Print, without altering anything, the lines from the one that holds "lever_ball();" to the one that holds "low, high = Vector((1e9,)", inclusive. No other lines belong in the output.

Records to process:
— Begin —

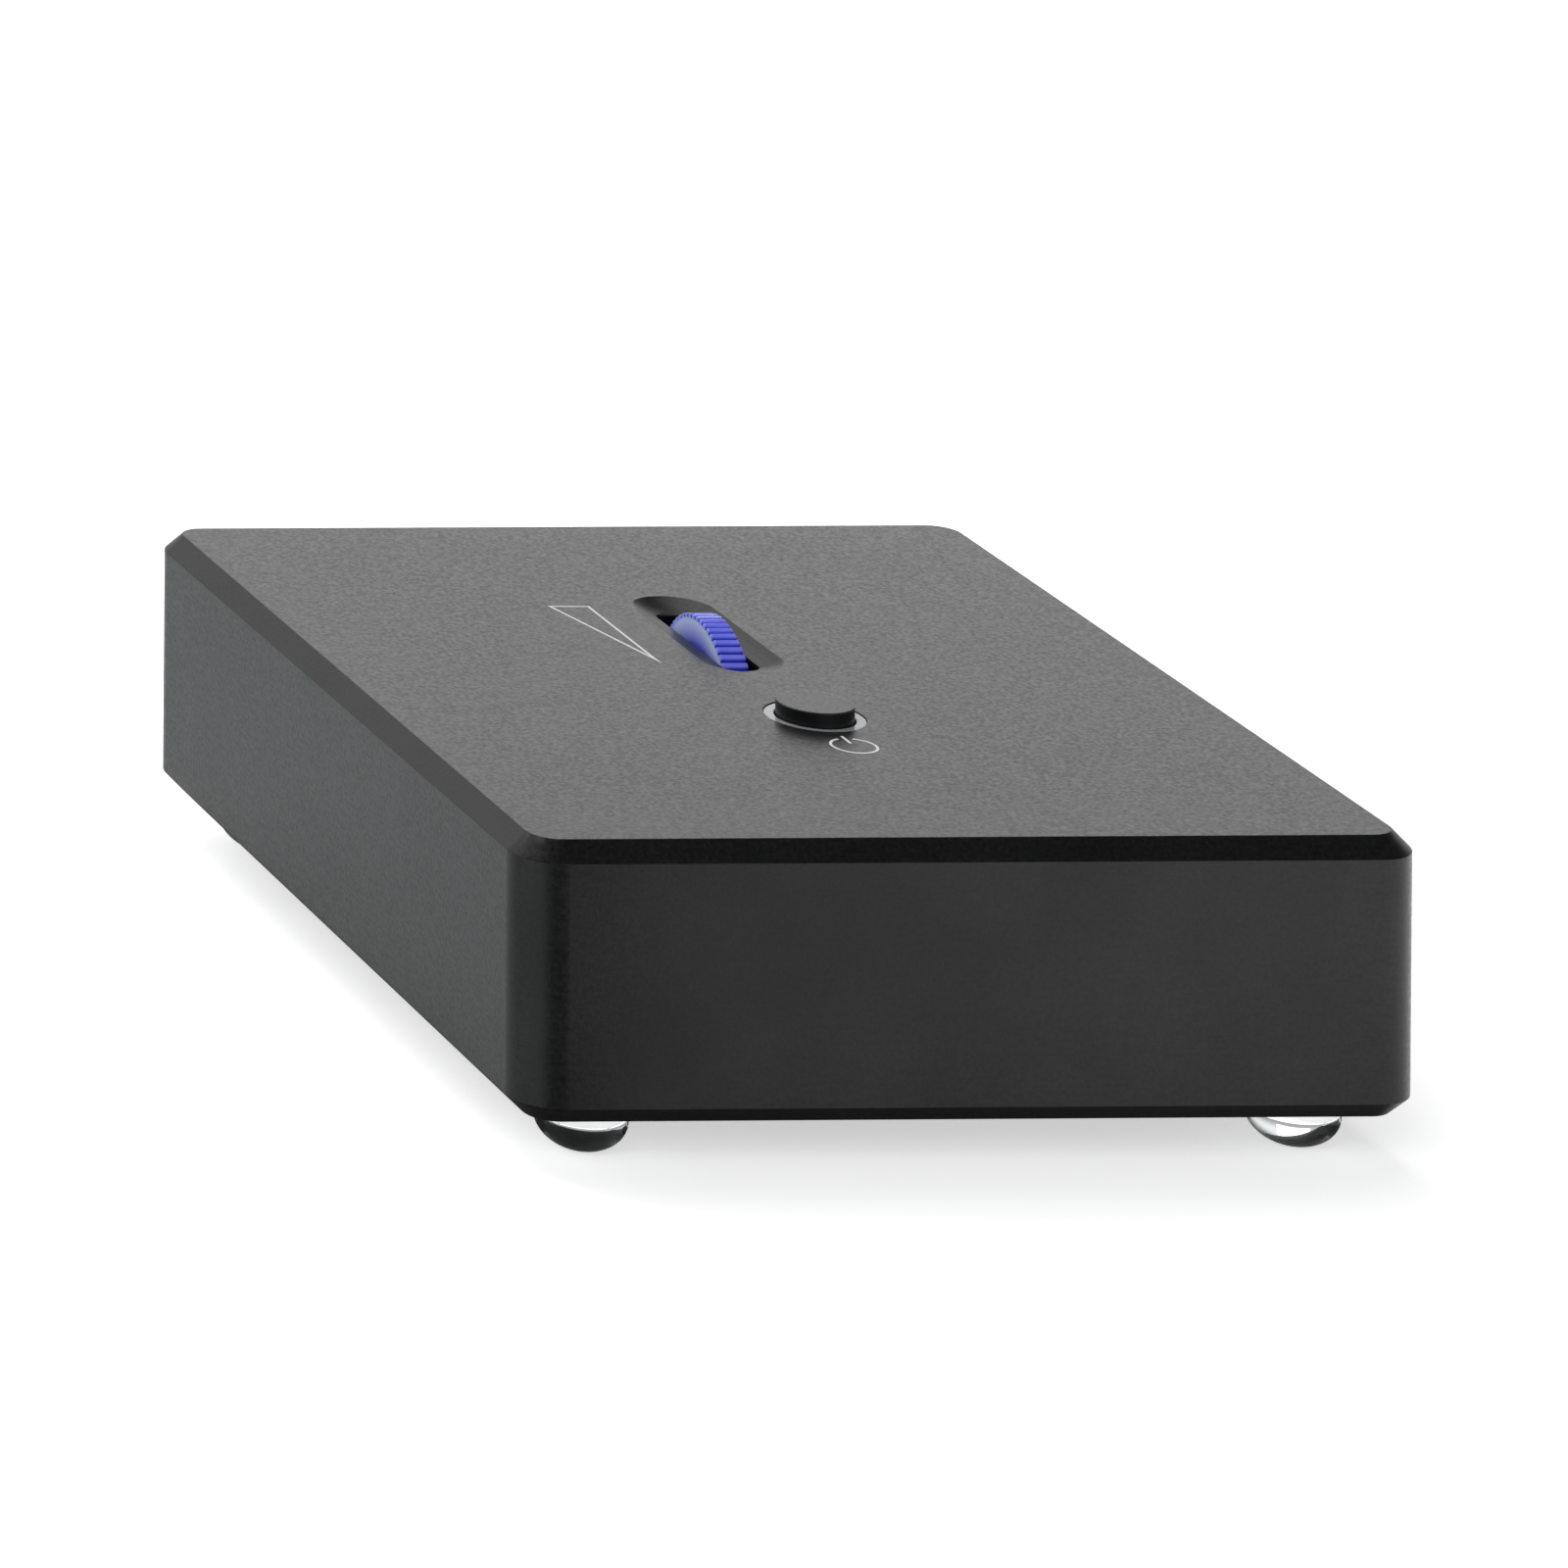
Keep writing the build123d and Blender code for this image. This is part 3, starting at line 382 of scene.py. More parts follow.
def turned(profile, middle, axis, segments, ripple=None):
    # a profile carried round an axis:
    # place = middle + s * axis + (r + w * ripple(t)) * (cos t * sideways + sin t * up),
    # with radius r, length s and ripple share w along the profile, and the angle t round the axis
    profile = np.asarray(profile, float)
    angle = np.linspace(0, 2 * pi, segments, endpoint=False)
    radius = np.repeat(profile[:, :1], segments, 1)
    if ripple is not None:
        radius = radius + profile[:, 2:3] * ripple(angle)[None, :]
    along, sideways, up = axisFrames[axis]
    outwards = np.cos(angle)[:, None] * sideways + np.sin(angle)[:, None] * up
    points = np.asarray(middle, float) + profile[:, 1, None, None] * along + radius[..., None] * outwards
    return points, gridFaces(len(profile), segments, True)


def addPiece(name, shape, body, slot, sharp, replaces=(), finish=None):
    # the corners are millimetres
    points, faces = shape
    mesh = bpy.data.meshes.new(name)
    mesh.from_pydata((points.reshape(-1, 3) * mm).tolist(), [], faces.tolist())
    return finishPiece(name, mesh, body, slot, sharp, replaces, finish)


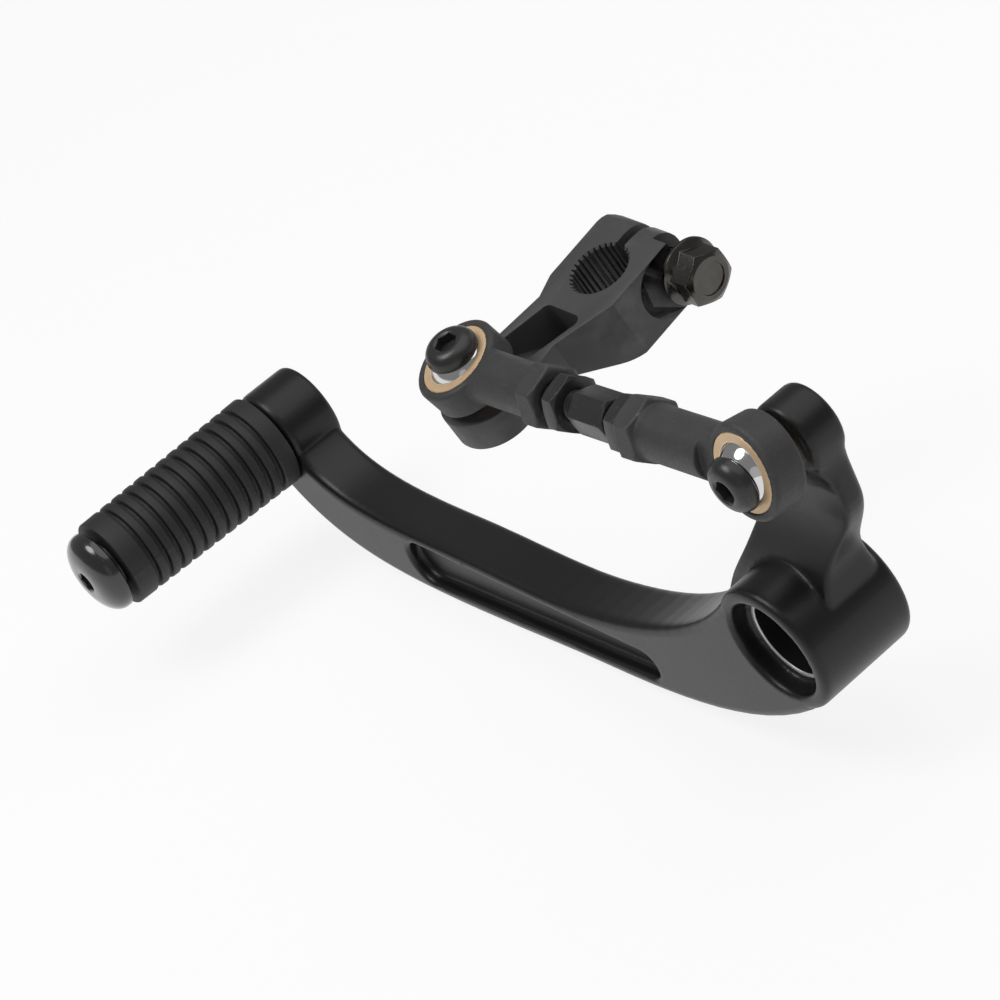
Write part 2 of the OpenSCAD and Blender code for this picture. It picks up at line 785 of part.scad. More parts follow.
// Pocket that is open at the arm's face, with a floor that follows the arm's underside
module pocket() {
    y0 = toe_slope_y - 2.4;
    y1 = shoulder_y - 0.8;
    corners = [[-7.4, y0, 1], [5.2, y0, 1], [7.6, y1, 1], [-3.4, y1, 1]];
    intersection() {
        translate([0, 0, face_z - clamp_t]) linear_extrude(clamp_t + 1) pocket_outline(y0, y1);
        rotate([90, 0, 90]) translate([0, 0, -clamp_half_w * 2]) linear_extrude(clamp_half_w * 4)
            polygon([
                [y0 - 1, face_z + 1],
                [y1 + 1, face_z + 1],
                [y1 + 1, face_z - clamp_t + pocket_floor],
                [shoulder_y + 1.5, face_z - clamp_t + pocket_floor],
                [toe_slope_y, face_z - toe_t + pocket_floor],
                [y0 - 1, face_z - toe_t + pocket_floor]
            ]);
    }
}

// Pocket outline with round corners, a fixed wall inside the arm's sides
module pocket_outline(y0, y1) {
    r = pocket_r;
    left = [-toe_r + pocket_wall, arm_offset - clamp_half_w + 1.8 + pocket_wall];
    right = [toe_r * 0.9 - pocket_wall - 1.2, arm_offset + 7 - pocket_wall + 1.2];
    for (c = [[left[0] + r, y0 + r], [right[0] - r, y0 + r], [right[1] - r, y1 - r], [left[1] + r, y1 - r]])
        translate(c) circle(r = r, $fn = 24);
    polygon([
        [left[0] + r, y0], [right[0] - r, y0], [right[0], y0 + r], [right[1], y1 - r],
        [right[1] - r, y1], [left[1] + r, y1], [left[1], y1 - r], [left[0], y0 + r]
    ]);
}

module shift_arm() {
    color("#2a2b2e") at_arm() difference() {
        union() {
            intersection() {
                translate([0, 0, face_z - clamp_t - 1]) linear_extrude(clamp_t + 1) arm_plan();
                rotate([90, 0, 90]) translate([0, 0, -clamp_half_w * 2])
                    linear_extrude(clamp_half_w * 4) arm_side();
            }
            translate([0, 0, face_z - eps]) cylinder(r = land_r, h = land_h + eps);
        }
        spline_bore();
        pocket();
        translate([arm_offset - slit_w / 2, arm_len, face_z - clamp_t - 1])
            cube([slit_w, clamp_end_y - arm_len + 1, clamp_t + 2]);
        translate([0, arm_len + pinch_y, pinch_z]) {
            along_x(screw_hole_r, arm_offset - clamp_half_w - 1, arm_offset + clamp_half_w + 1);
            along_x(spot_r, spot_face_x, arm_offset + clamp_half_w + 1);
            translate([0, -recess_run, 0])
                along_x(spot_r, recess_run_x, arm_offset + clamp_half_w + 1);
            translate([recess_run_x, -recess_run, -spot_r])
                cube([recess_run_depth + 1, recess_run, spot_r * 2]);
        }
        translate([0, 0, face_z - toe_t - 1]) cylinder(r = screw_hole_r, h = toe_t + land_h + 2);
    }
}

module pinch_bolt() {
    flange_x = spot_face_x + pinch_proud;
    color("#3a3634") at_arm() translate([flange_x, arm_len + pinch_y, pinch_z]) {
        along_x(thread_r, -pinch_len, 1);
        rotate([0, 90, 0]) {
            rotate_extrude()
                polygon([
                    [0, 0],
                    [flange_r - 0.2, 0],
                    [flange_r, 0.3],
                    [flange_r, 0.9],
                    [pinch_af / 2, 2],
                    [0, 2]
                ]);
            translate([0, 0, 1]) difference() {
                hexagon(pinch_af, pinch_hex_h + 0.4, foot = false, inset = 0.7);
                translate([0, 0, pinch_hex_h]) cylinder(r = pinch_af * 0.33, h = 1);
            }
        }
    }
}

lever();
pivot_bush();
peg_pin();
peg_rubber();
peg_screw();
lever_ball_screw();
lever_ball();
lever_race();
lever_rod_end();
lever_lock_nut();
adjuster();
arm_lock_nut();
arm_rod_end();
arm_race();
arm_ball();
arm_ball_screw();
shift_arm();
pinch_bolt();
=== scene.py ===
import json
import math
import bmesh
import bpy
from mathutils import Matrix, Vector


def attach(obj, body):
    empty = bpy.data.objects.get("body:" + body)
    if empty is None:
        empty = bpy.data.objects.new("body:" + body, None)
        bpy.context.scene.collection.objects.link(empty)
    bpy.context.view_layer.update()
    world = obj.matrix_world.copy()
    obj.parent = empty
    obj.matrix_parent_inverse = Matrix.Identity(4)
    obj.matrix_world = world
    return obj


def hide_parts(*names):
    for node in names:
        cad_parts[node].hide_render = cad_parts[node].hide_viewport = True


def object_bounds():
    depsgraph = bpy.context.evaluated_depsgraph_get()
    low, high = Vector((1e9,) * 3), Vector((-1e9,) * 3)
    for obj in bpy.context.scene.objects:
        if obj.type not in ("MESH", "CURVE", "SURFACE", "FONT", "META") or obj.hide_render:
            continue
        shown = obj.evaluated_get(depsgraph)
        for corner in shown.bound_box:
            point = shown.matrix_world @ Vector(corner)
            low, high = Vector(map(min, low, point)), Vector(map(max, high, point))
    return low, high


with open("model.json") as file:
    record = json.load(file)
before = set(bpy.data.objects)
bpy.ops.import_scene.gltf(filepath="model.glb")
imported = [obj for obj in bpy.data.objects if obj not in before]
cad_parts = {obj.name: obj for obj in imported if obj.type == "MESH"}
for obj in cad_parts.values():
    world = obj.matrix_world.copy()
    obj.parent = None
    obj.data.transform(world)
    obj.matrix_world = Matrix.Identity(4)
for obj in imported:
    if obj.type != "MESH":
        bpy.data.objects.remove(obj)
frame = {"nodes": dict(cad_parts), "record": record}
cadBounds = [list(corner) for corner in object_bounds()]
mm = 0.001  # the frame is in metres
print("stage: packed model loaded")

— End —

Answer below:
lever_ball();
lever_race();
lever_rod_end();
lever_lock_nut();
adjuster();
arm_lock_nut();
arm_rod_end();
arm_race();
arm_ball();
arm_ball_screw();
shift_arm();
pinch_bolt();
=== scene.py ===
import json
import math
import bmesh
import bpy
from mathutils import Matrix, Vector


def attach(obj, body):
    empty = bpy.data.objects.get("body:" + body)
    if empty is None:
        empty = bpy.data.objects.new("body:" + body, None)
        bpy.context.scene.collection.objects.link(empty)
    bpy.context.view_layer.update()
    world = obj.matrix_world.copy()
    obj.parent = empty
    obj.matrix_parent_inverse = Matrix.Identity(4)
    obj.matrix_world = world
    return obj


def hide_parts(*names):
    for node in names:
        cad_parts[node].hide_render = cad_parts[node].hide_viewport = True


def object_bounds():
    depsgraph = bpy.context.evaluated_depsgraph_get()
    low, high = Vector((1e9,) * 3), Vector((-1e9,) * 3)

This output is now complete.